My Mum called me the other day. Apparently, my godmother, J., had called her after reading my last post, concerned about the fact that I seem...not to happy with--people. (This is how Mum put it). Well, yes. It was a rough week. I do concede to being subject somewhat to wide hormonal swing of pregnancy. But truthfully, the bite and dark and impressive disinhibition is really just a result of being my unpleasant self. (J.--I'm completely ok, sorry about stressing you, and mostly, I think my indignation was mostly pre-emptive. Oh well). 

(Lee and I are in the car. Lee drives, as is his manly expectation. I am in mid-rant, on the subject of some injustice or another. I look over, and catch his expression--pained weariness. You know what?! I bark, This is who I am. And if you didn't really really like this kind of thing, why the hell did you marry me? I like it. I really like it, says Lee quickly. I giggle. And Lee, of course, is relieved, having once again diffused masterfully.)

For the past several weeks, I have been vibrating with anticipation for the Gagetown Christmas pageant. The kids didn't really care one way or another, and Treva didn't fully get it, of course, but I have been deeply attached to the idea of my little shepherd and angel, up on stage. My parenting style is a weird conflation of attachment principles, and my own mother's enthusiastic approach. Overall, I believe deeply in respecting my children's sense of self, and their own agency when it comes to decision-making. But I'm definitely not going to cater to, or encourage what people like to call "shyness". Wherever we go, I witness parents kneeling down next to their children, and asking weakly, mealy-voiced: Bobby, would you like to go up on stage all by yourself? Of course, Bobby looks back at his mother, lip quivering, and shakes his head "no", having just received permission (or encouragement) from her to be frightened. I prefer the following approach: Horus! You're going to be a shepherd! It'll be great! Here. Put this on. And away he goes.

 And away he went. Horus was one of the youngest--*the* youngest?--in the pageant, and he was fantastic. (Oh wait--except for my beloved friend K, and her 6 month old, J., who played Mary and Jesus--the whole thing was kind of lovely and hilarious and I deeply appreciated the fact that it was readable both as irony and entirely straight). Horus' part involved walking up on stage, and then standing.
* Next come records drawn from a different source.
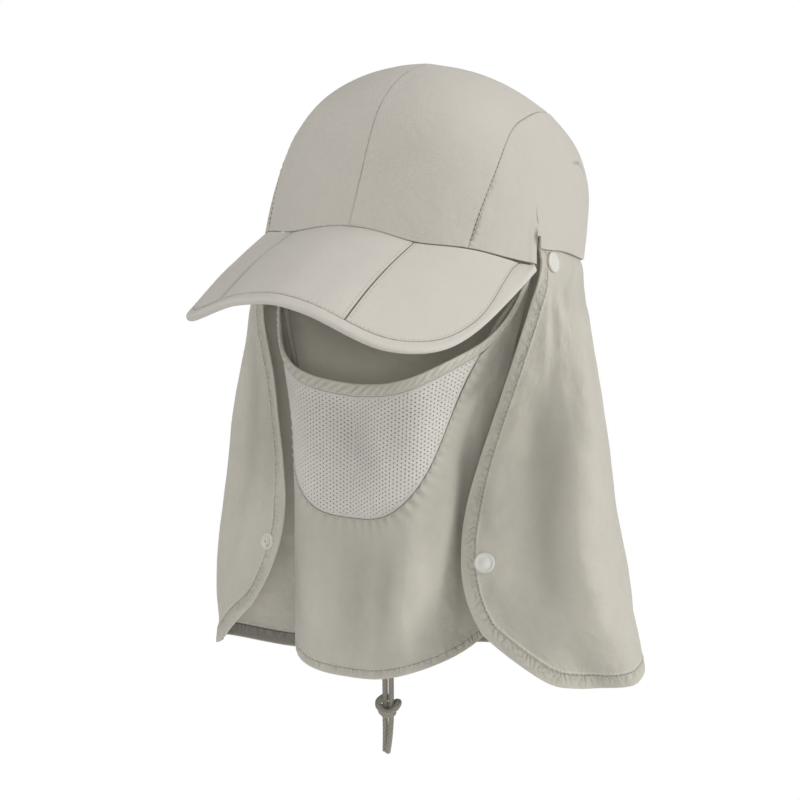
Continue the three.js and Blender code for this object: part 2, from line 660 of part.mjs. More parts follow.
// Sets a fastening on the cape's outer face, its axis along the cloth's normal
function onCape(mesh, place, side) {
  const [stepAlong, stepDown] = [0.02, 2];
  const at = capePoint(side * place.along, place.height);
  const across = capePoint(side * (place.along - stepAlong), place.height).sub(at);
  const down = capePoint(side * place.along, place.height - stepDown).sub(at);
  const normal = across.cross(down).normalize();
  if (normal.x * side < 0) normal.negate();
  mesh.position.copy(at).addScaledVector(normal, CAPE_CLOTH / 2 + place.lift);
  mesh.quaternion.setFromUnitVectors(new THREE.Vector3(0, 1, 0), normal);
  return mesh;
}

// Chin cord
function tube(points) {
  const path = new THREE.CatmullRomCurve3(points, false, 'centripetal');
  const section = new THREE.Shape();
  for (let i = 0; i < CORD.sides; i++) {
    const turn = (2 * Math.PI * (i + 0.5)) / CORD.sides;
    const x = (CORD.diameter / 2) * Math.cos(turn);
    const y = (CORD.diameter / 2) * Math.sin(turn);
    if (i === 0) section.moveTo(x, y);
    else section.lineTo(x, y);
  }
  section.closePath();
  const stepLength = CORD.diameter * CORD.diametersPerStep;
  const steps = Math.max(CORD.leastSteps, Math.round(path.getLength() / stepLength));
  return new THREE.ExtrudeGeometry(section, { steps, bevelEnabled: false, extrudePath: path });
}

function chinStrand(side) {
  return tube(CORD_ROUTE.map(({ x, y, z }) => new THREE.Vector3(side * x, y, z)));
}

function cordTail(side) {
  const points = evenly(0, 1, TAIL.points).map((t) => {
    const x = side * (TAIL.x - TAIL.draw * t * t) - TAIL.lean * t * t;
    return new THREE.Vector3(x, KNOT.y - side * TAIL.turn * t, lerp(TAIL.top, TAIL.bottom, t));
  });
  return tube(points);
}

function cordKnot() {
  const profile = evenly(-90, 90, KNOT.rings).map((latitude) => {
    const turn = radians(latitude);
    return new THREE.Vector2(Math.cos(turn) ** KNOT_SQUARENESS, Math.sin(turn));
  });
  profile[0].x = 0;
  profile[profile.length - 1].x = 0;
  const geometry = new THREE.LatheGeometry(profile, KNOT.sides);
  geometry.rotateX(Math.PI / 2);
  geometry.scale(KNOT.halfWidth, KNOT.halfDepth, KNOT.halfHeight);
  return geometry;
}

function finish(colour, roughness, metalness = 0) {
  return new THREE.MeshStandardMaterial({ color: colour, roughness, metalness });
}

const FINISHES = {
  crown: finish(COLOURS.crown, 0.85),
  brim: finish(COLOURS.brim, 0.8),
  cape: finish(COLOURS.cape, 0.85),
  veil: finish(COLOURS.veil, 0.9),
  mesh: finish(COLOURS.mesh, 0.95),
  snap: finish(COLOURS.snap, 0.4),
  cord: finish(COLOURS.cord, 0.8),
};

function piece(name, geometry, material) {
  const mesh = new THREE.Mesh(geometry, material);
  mesh.name = name;
  return mesh;
}

function crown() {
  const group = new THREE.Group();
  group.add(
    piece('crown_front_left', frontPanel(false), FINISHES.crown),
    piece('crown_front_right', frontPanel(true), FINISHES.crown),
    piece('crown_side_left', sidePanel(false), FINISHES.crown),
    piece('crown_side_right', sidePanel(true), FINISHES.crown),
    piece('crown_back', backPanel(), FINISHES.crown),
  );
  return group;
}

function brim() {
  const group = new THREE.Group();
  group.add(
    piece('brim_panel_center', brimPanel(middleColumns), FINISHES.brim),
    piece('brim_panel_left', brimPanel(wingColumns), FINISHES.brim),
    piece('brim_panel_right', brimPanel(mirrored(wingColumns)), FINISHES.brim),
    piece('brim_edge_band', brimBand(), FINISHES.brim),
  );
  return group;
}

function veil() {
  const group = new THREE.Group();
  group.add(
    piece('veil_band', veilBand(), FINISHES.veil),
    piece('veil_mesh', veilMesh(), FINISHES.mesh),
    piece('veil_body', veilBody(), FINISHES.veil),
  );
  return group;
}

function fastenings() {
  const group = new THREE.Group();
  group.add(
    onCape(piece('snap_top_left', latheOf(SNAP_CAP), FINISHES.snap), TOP_SNAP, 1),
    onCape(piece('snap_top_right', latheOf(SNAP_CAP), FINISHES.snap), TOP_SNAP, -1),
    onCape(piece('snap_cap_left', latheOf(SNAP_CAP), FINISHES.snap), CORNER_SNAP, 1),
    onCape(piece('snap_stud_right', latheOf(SNAP_STUD), FINISHES.snap), CORNER_STUD, -1),
  );
  return group;
}

function chinCord() {
  const group = new THREE.Group();
  const knot = piece('cord_knot', cordKnot(), FINISHES.cord);
  knot.position.set(0, KNOT.y, KNOT.z);
  group.add(
    piece('chin_cord_left', chinStrand(1), FINISHES.cord),
    piece('chin_cord_right', chinStrand(-1), FINISHES.cord),
    piece('cord_tail_left', cordTail(1), FINISHES.cord),
    piece('cord_tail_right', cordTail(-1), FINISHES.cord),
    knot,
  );
  return group;
}

const cap = new THREE.Group();
cap.add(crown(), brim(), piece('neck_cape', neckCape(), FINISHES.cape), veil(), fastenings(), chinCord());

export default cap;
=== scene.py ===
"""Hiking cap with a folding brim, a neck cape, a face veil and a chin cord.

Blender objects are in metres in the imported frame: the origin is the centre of the head opening,
+Z up, the brim points to -Y and the wearer's left is +X. The sizes in the classes are millimetres.
"""
import logging
import math
from dataclasses import dataclass, field, fields
from enum import Enum
from typing import Any, Callable, Iterable, Mapping, Sequence

import bmesh
import bpy
import numpy as np
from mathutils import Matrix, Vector
from mathutils.geometry import delaunay_2d_cdt


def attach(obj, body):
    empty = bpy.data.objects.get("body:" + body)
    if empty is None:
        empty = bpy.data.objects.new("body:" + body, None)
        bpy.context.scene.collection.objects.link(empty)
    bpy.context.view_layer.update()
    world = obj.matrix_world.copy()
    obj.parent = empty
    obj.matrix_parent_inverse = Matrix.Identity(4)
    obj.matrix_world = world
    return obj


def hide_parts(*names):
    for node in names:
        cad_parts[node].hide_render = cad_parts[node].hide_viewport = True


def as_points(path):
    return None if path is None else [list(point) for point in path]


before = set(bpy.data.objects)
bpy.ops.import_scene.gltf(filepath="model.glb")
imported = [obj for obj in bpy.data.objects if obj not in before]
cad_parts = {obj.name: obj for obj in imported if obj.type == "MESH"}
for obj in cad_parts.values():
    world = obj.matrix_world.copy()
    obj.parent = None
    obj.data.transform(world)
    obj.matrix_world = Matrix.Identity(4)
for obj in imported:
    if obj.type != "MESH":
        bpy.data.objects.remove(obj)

MM = 0.001
TURN = 2 * math.pi
BODY = "root"
Array = np.ndarray
Paints = Mapping[str, bpy.types.Material]
Rows = list[tuple[Array, Array]]
log = logging.getLogger("hiking_cap")


# Curves and lines

def smooth_step(share: Array) -> Array:
    """Eases a share from 0 to 1, and holds it beyond both."""
    held = np.clip(share, 0.0, 1.0)
    return held * held * (3.0 - 2.0 * held)


def bell(distance: Array, width: float) -> Array:
    """1 at no distance, falling to almost 0 over two widths."""
    return np.exp(-(distance / width) ** 2)


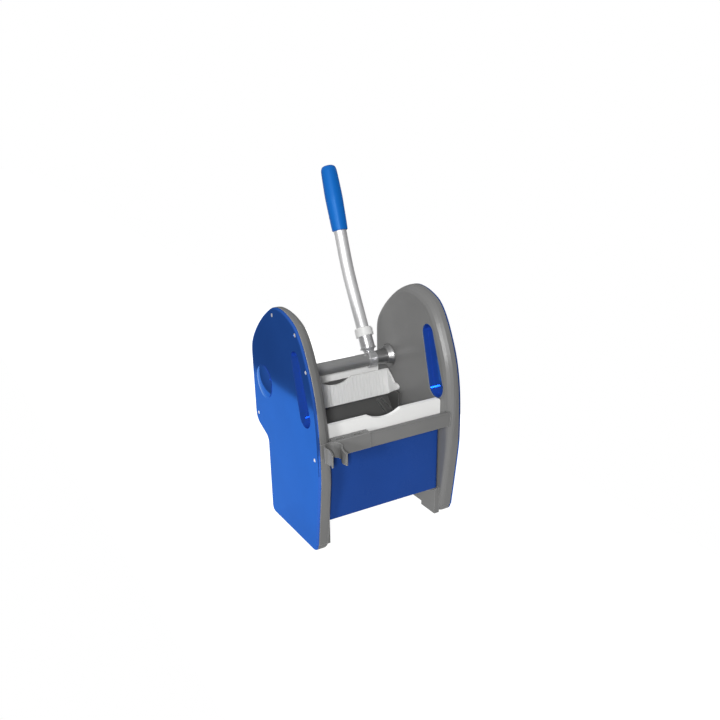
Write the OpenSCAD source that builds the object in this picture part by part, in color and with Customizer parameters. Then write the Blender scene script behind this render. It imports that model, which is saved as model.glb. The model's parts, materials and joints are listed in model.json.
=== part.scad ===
// Mop wringer with two hollow side casings, a pivoting press jaw and a hand lever.
// X runs across the wringer, -Y is the front, +Z is up.
// The origin is on the floor, under the middle of the overall depth.

/* [Side casings] */
// Width over both side covers
body_w = 300; // [280:2:320]
// Thickness of one side casing with its cover
side_t = 28; // [27:0.5:34]
// Height of the side casings
panel_h = 428.5; // [420:0.5:440]
// Reach of the belly of the casing in front of the feet's middle
belly_y = 116; // [112:0.5:120]
// Reach of the foot in front of the feet's middle
foot_front = 95.5; // [90:0.5:99]
// Reach of the foot behind the feet's middle
foot_rear = 91; // [88:0.5:96]
// Reach of the upper rear edge behind the feet's middle
rear_y = 142; // [138:0.5:150]
// Height of the inner corner of the rear step
step_z = 157; // [148:1:160]
// Rise of the rear step to its outer corner
step_rise = 22.5; // [18:0.5:27]
// Wall of the gray inner casings
wall_t = 3; // [2.5:0.1:3.2]
// Depth from the casing's outline to the cavity's outline
rim_wall = 5; // [4:0.2:6]
// Radius of the rounded inner rim at the foot and the rear
rim_r = 10; // [8:0.5:12]
// Radius of the rounded inner rim at the top front
rim_top_r = 20; // [14:0.5:20]
// Radius of the bottom corners
corner_r = 13; // [12.5:0.5:18]
// Thickness of the blue outer covers
cover_t = 4; // [4:0.2:5]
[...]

So yes, I'm not actually getting too worked up about it...but I am! And Treva? Wasn't going to happen. Although she did try to follow her big brother behind the curtain, before someone retrieved her, and stuck a piece of shortbread in her hand (which upset me, of course, but I kept my cool).

 But I'm getting ahead of myself. The pageant was only last week! Before that, on the 17th of December, my second son, Kristjan, turned 8 years old. So, thank you, nasty people, stalkers and friends, for failing to be unbearable, by pointing out to me that actually, I will soon have five children--not three! I do know this. What a strange situation. How many kids do you have? strangers ask. My answer mostly depends of the amount of time we have. If we're going to be there for a little while, I say, Four! (smile), and then I explain that my two oldest sons live with their father in Vancouver, and this is all wonderful--happy happy kids. If we're just in passing, I say, Two little ones at home--and now of course, another on the way. I have learned to not get caught up with the shadow looks of judgement and disapproval, the questions lurking around the issue of my missing boys. How could you possibly understand the situation? In any case, everyone loves to hate a bad bad mother. I think the fact that Horus and Treva are so clearly loved, confident, brilliant and cared-for tends to complicate even more. I suppose all of our issues and idiosyncrasies are a kind of filter. I know my friends.

 I believe that the date I had with Horus--just he and I, at the Imperial Theatre in Saint John, to see the Nutcracker Ballet!--fell on the same day that Kristjan turned 8, *and* performed in the Vancouver Ballet production of The Nutcracker. Kristjan, apparently, has been taking several ballet classes a week, and is a very talented and dedicated dancer. I am so intensely proud. And I cried quietly throughout the entire Saint John performance, seeing Kristjan in every little boy dancer. I am ok. (How is this possible? And yet, I am). But it never goes away. And I wouldn't wish this on anyone. Not even you. Most days, anyway, not even you.

 Tonight, we are heading to the Shambhala Buddhist Centre for their Solstice children's celebration. And the Christmas eve service is being held at St. Stephen's gorgeous little Anglican church, just a few minutes down the road from our house. And I feel at home here. And our home is warm and cozy. And my husband is severely artistic which is a good portion of his considerable charm, and strength. And we are very very lucky.  To be as fortunate as we are.  To have each other.  And Santa Claus is coming, having gone way overboard as usual.

  Merry Happy Season, everyone. Yo

3 comments:

endangeredginger said...
This comment has been removed by the author.
katie said...

gorgeous pictures, gorgeous merry happy family! Hallelujah. And Horus was the most charming shepherd and Treva the loveliest angel this town ever did see. I can vouch :)

Accordion Hero said...

thank you, nasty people, stalkers and friends, for failing to be unbearable, by pointing out to me that actually, I will soon have five children--not three!

I was thinking of your situation just yesterday while cleaning house and a classic oneliner drifted out of obscurity and back into my head. Stop me if you've heard it before: "Every ten seconds, somewhere on this planet a woman gives birth to a baby...

We must find this woman and stop her."